Clarification on Value Calculation: In lines 210-211, the authors state that $P(s)$ has a minimum value of -1. Could the authors elaborate on how this minimum value was derived or calculated? Providing a more detailed explanation or derivation would enhance the reader's understanding.

Parameter Justification: In Appendix C.4, it is mentioned that $\lambda_{prox} = 6$ for all tasks and that the proximity discount $\gamma = 0.001$ . How were these specific values chosen, and what was the rationale behind setting these parameters? Additionally, could the authors discuss what the potential impact might be if $\gamma$ were set to a larger value? Exploring this would help clarify the sensitivity and robustness of the proposed approach to these hyperparameters.

Consideration of Alternative Algorithms: Have the authors considered using other reinforcement learning algorithms, such as Soft Actor-Critic (SAC), to optimize the proposed reward function in Equation 4? An analysis or discussion on the choice of RL algorithm and the potential benefits or drawbacks of using alternatives like SAC would be insightful.

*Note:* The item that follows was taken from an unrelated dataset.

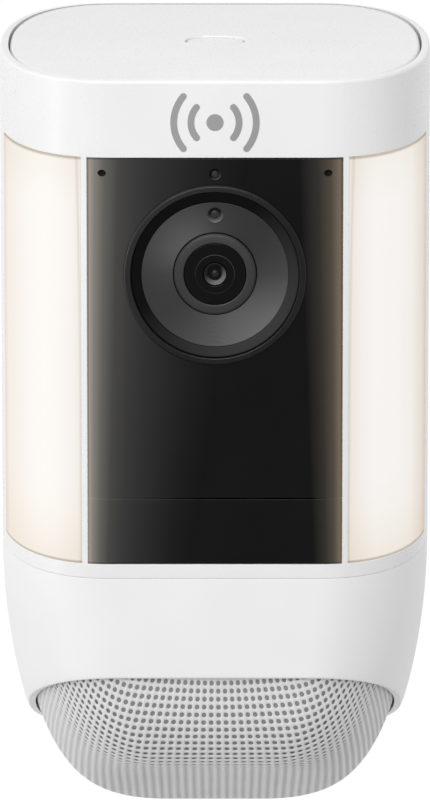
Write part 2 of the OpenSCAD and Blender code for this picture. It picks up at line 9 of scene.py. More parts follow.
import bmesh
import bpy
import numpy as np
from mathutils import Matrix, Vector


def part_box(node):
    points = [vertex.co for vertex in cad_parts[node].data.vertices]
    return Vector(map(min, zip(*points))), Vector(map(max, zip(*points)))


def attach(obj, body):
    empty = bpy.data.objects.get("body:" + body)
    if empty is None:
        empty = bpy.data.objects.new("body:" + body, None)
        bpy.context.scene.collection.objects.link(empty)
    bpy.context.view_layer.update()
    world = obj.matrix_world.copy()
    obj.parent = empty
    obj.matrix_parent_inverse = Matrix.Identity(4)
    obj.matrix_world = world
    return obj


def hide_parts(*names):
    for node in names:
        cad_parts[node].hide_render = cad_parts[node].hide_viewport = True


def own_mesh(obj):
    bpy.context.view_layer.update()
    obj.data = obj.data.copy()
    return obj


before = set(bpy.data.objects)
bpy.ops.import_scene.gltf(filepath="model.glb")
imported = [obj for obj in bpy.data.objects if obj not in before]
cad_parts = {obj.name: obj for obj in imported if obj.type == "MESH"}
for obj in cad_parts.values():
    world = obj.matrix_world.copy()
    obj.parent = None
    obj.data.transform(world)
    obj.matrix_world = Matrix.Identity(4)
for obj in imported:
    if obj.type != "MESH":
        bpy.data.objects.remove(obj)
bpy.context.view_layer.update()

MM = 0.001


# ---------- sizes taken from the frame, in mm ----------

def low(node, axis):
    return getattr(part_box(node)[0], axis) / MM


def high(node, axis):
    return getattr(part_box(node)[1], axis) / MM


FIT_GAP = 0.12  # line between pieces of the front
REAR_GAP = 0.15  # line round the rear cover
COVER_T = 2.8  # thickness of the top cover's plate
BEZEL_FLANGE = 0.5  # hidden flange round the bezel ring
GASKET_R = 1.9  # rubber gasket behind each microphone hole
MARK_DROP = 0.6  # the mark's centre, below the middle of the band
FRONT_Y = low("housing", "y")  # front face of the body, in the row frame
HALF_W = high("housing", "x")
BODY_D = high("housing", "y") - FRONT_Y
HALF_D = BODY_D / 2
TOP_Z = high("housing", "z")
SEAM_Z = high("skirt", "z")
COVER_Z = TOP_Z - COVER_T  # underside of the cover's plate
WINDOW_Z0 = low("sensor_window", "z") - FIT_GAP
WINDOW_Z1 = high("front_panel", "z") + FIT_GAP
SENSOR_TOP = (low("front_panel", "z") + high("sensor_window", "z")) / 2
PANEL_X = high("front_panel", "x") + FIT_GAP
STRIP_X = low("light_diffuser_right", "x") - FIT_GAP
LIGHT_Y = high("light_diffuser_right", "y") - FRONT_Y + FIT_GAP
LENS_Z = (low("front_lens", "z") + high("front_lens", "z")) / 2
CONE_Y = low("lens_cone", "y") - FRONT_Y  # front of the dished surround, at its outer edge
RING_Y = low("lens_ring", "y") - FRONT_Y
GLASS_Y = low("front_lens", "y") - FRONT_Y
BEZEL_R = (high("bezel_ring", "x") - low("bezel_ring", "x")) / 2 - BEZEL_FLANGE
MIC_X = (high("mic_gaskets", "x") - low("mic_gaskets", "x")) / 2 - GASKET_R
MIC_R = 0.78
MIC_Z = (high("mic_gaskets", "z") + low("mic_gaskets", "z")) / 2
STATUS_Z = (high("status_light", "z") + low("status_light", "z")) / 2
EMITTER_R = 1.36
EMITTER_Z = (high("ir_emitter", "z") + low("ir_emitter", "z")) / 2
BUTTON_R = 5.1
REAR_X = high("rear_cover", "x") + REAR_GAP
REAR_Z0, REAR_Z1 = low("rear_cover", "z") - REAR_GAP, high("rear_cover", "z") + REAR_GAP
MARK_Z = (WINDOW_Z1 + TOP_Z) / 2 - MARK_DROP

# Outline of the body in plan: flat in the middle, with superelliptic ends
CORNER_N = 2.32  # power of the ends' curve
CORNER_A = 20.3  # their half width
STRAIGHT_X = HALF_W - CORNER_A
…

Clarification on Few-shot IRL vs. Meta-learning: In Section 2.2, the authors discuss the distinction between Few-shot IRL and meta-learning. However, this difference is not entirely clear. Could the authors provide a more in-depth explanation or additional context to better articulate how these two concepts differ?

撤稿通知

2024-11-16

We thank all the reviewers for their thorough and helpful reviews. Given the general agreement between reviewers we will withdraw and work on incorporating their feedback to improve our paper for a future submission.